**What needs to be done**
Restate each of the lines given below, word for word.

**Source data**

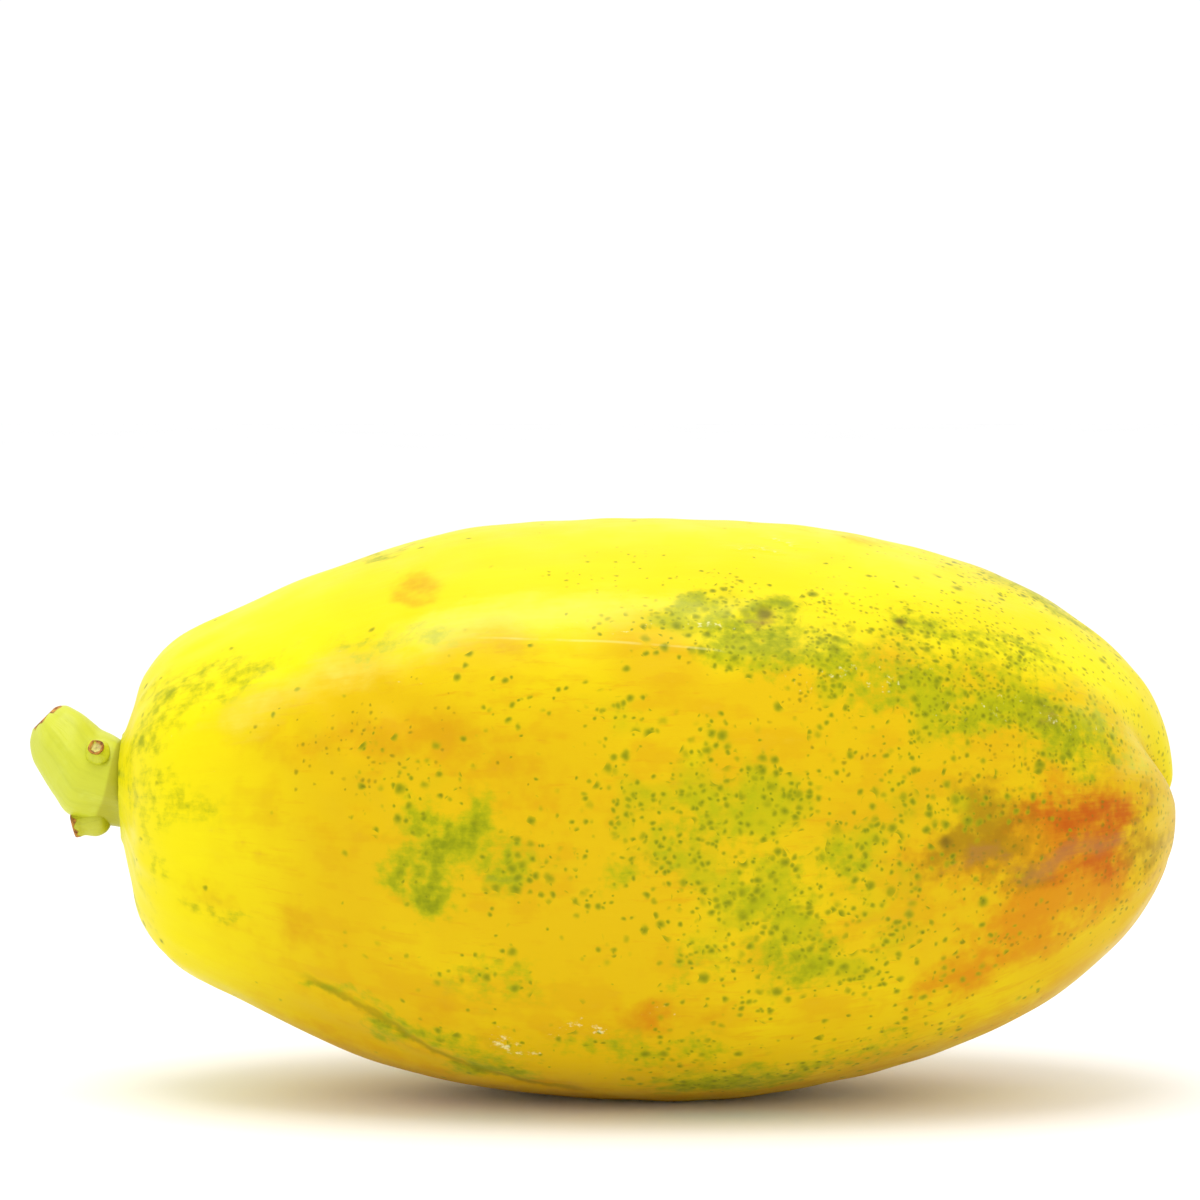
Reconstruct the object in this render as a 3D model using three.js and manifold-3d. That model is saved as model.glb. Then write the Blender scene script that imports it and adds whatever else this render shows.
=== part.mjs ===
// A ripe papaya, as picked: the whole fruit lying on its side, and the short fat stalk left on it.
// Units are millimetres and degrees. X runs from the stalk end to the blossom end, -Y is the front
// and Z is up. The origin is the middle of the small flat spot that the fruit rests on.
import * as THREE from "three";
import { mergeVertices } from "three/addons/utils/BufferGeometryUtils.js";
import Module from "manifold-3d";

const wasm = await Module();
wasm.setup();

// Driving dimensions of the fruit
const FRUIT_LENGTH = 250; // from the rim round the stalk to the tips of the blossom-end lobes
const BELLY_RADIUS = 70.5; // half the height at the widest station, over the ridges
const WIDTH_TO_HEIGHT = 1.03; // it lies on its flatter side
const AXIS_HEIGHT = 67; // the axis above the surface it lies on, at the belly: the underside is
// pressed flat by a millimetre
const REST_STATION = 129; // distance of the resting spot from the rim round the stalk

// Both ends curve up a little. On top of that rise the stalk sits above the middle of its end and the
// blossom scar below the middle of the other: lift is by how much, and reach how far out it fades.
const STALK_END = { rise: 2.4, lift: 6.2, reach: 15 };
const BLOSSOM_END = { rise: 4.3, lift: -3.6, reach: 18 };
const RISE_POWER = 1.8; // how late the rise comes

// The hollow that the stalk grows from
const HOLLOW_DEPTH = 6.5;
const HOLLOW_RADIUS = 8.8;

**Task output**
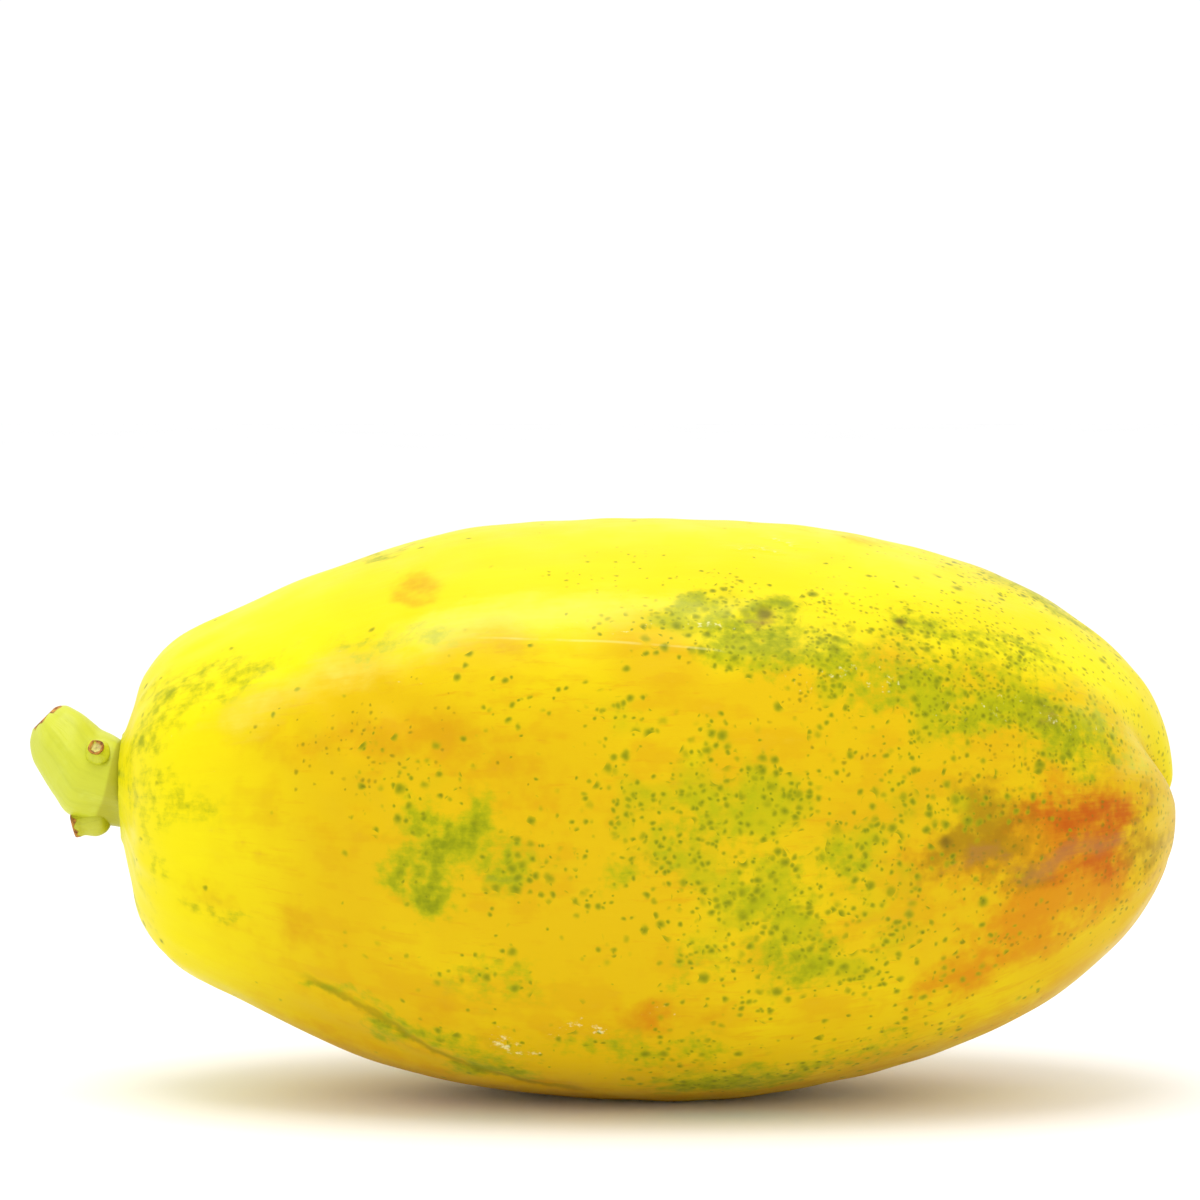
Reconstruct the object in this render as a 3D model using three.js and manifold-3d. That model is saved as model.glb. Then write the Blender scene script that imports it and adds whatever else this render shows.
=== part.mjs ===
// A ripe papaya, as picked: the whole fruit lying on its side, and the short fat stalk left on it.
// Units are millimetres and degrees. X runs from the stalk end to the blossom end, -Y is the front
// and Z is up. The origin is the middle of the small flat spot that the fruit rests on.
import * as THREE from "three";
import { mergeVertices } from "three/addons/utils/BufferGeometryUtils.js";
import Module from "manifold-3d";

const wasm = await Module();
wasm.setup();

// Driving dimensions of the fruit
const FRUIT_LENGTH = 250; // from the rim round the stalk to the tips of the blossom-end lobes
const BELLY_RADIUS = 70.5; // half the height at the widest station, over the ridges
const WIDTH_TO_HEIGHT = 1.03; // it lies on its flatter side
const AXIS_HEIGHT = 67; // the axis above the surface it lies on, at the belly: the underside is
// pressed flat by a millimetre
const REST_STATION = 129; // distance of the resting spot from the rim round the stalk

// Both ends curve up a little. On top of that rise the stalk sits above the middle of its end and the
// blossom scar below the middle of the other: lift is by how much, and reach how far out it fades.
const STALK_END = { rise: 2.4, lift: 6.2, reach: 15 };
const BLOSSOM_END = { rise: 4.3, lift: -3.6, reach: 18 };
const RISE_POWER = 1.8; // how late the rise comes

// The hollow that the stalk grows from
const HOLLOW_DEPTH = 6.5;
const HOLLOW_RADIUS = 8.8;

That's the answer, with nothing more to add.